As of October 17th, 3M's stock was trading at $120.94 - Using the Discount Cash Flow Formula, this indicates the stock is trading at a 11.47% discount to today's price. If I calculate a valuation using forward P/E ratios, this indicates a valuation $131.70 or a discount of 9.30%.

Currently, 3M's stock has a P/B of 4.62, which is above the industry average of 2.84, a P/S of 2.98 is above the industry average of 1.65 while a P/CF of 14.73 is well above the industry average of 12.3. Even though the ratios are indicating the stock is currently trading at the higher end of the spectrum, analysts see strong growth in the future.

Analysts' Estimates

Because of the company's focus on organic growth, analysts at MSN Money are estimating an EPS for FY 2013 at $6.71 while growth is expected to continue into 2014 as EPS estimates increase to $7.38.

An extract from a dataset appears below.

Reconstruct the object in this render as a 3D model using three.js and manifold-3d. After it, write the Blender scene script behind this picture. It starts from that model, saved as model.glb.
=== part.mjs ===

Bloomberg Businessweek supports this idea as it expects the company's revenues to be around $30.9 billion for FY 2013 and increase to $32.6 billion for FY 2014.

Price Targets

  • Finviz has a price target for Dril-Quip at $122.60
  • Barclays gave the company an "equalweight" rating with a target of $118.
  • UBS gave the company a "buy" rating with a target of $128.

Strategy

At this point, if you added a small position here and waited for a correction in the market, this would present an excellent opportunity to add a larger position. Based on seasonality, December and January have a history of being two of the weaker months for 3M, so an opportunity like that could be just around the corner.

(click to enlarge)

Conclusion

Even though 3M's stock price has increased from $93.00 to its present price of $120 over the past 9 months, I believe the stock has upside from here. With the company's plan to increase organic growth through R&D spending, 3M is expecting be able to maintain strong earnings growth through a time of volatile global markets. Because of this plan, I believe this is an excellent time put this stock on your radar and wait for opportunities as a period of seasonal weakness approaches. At current levels using the Discount Cash Flow Formula, I have calculated that 3M is currently trading at an 11.47% discount to today's price.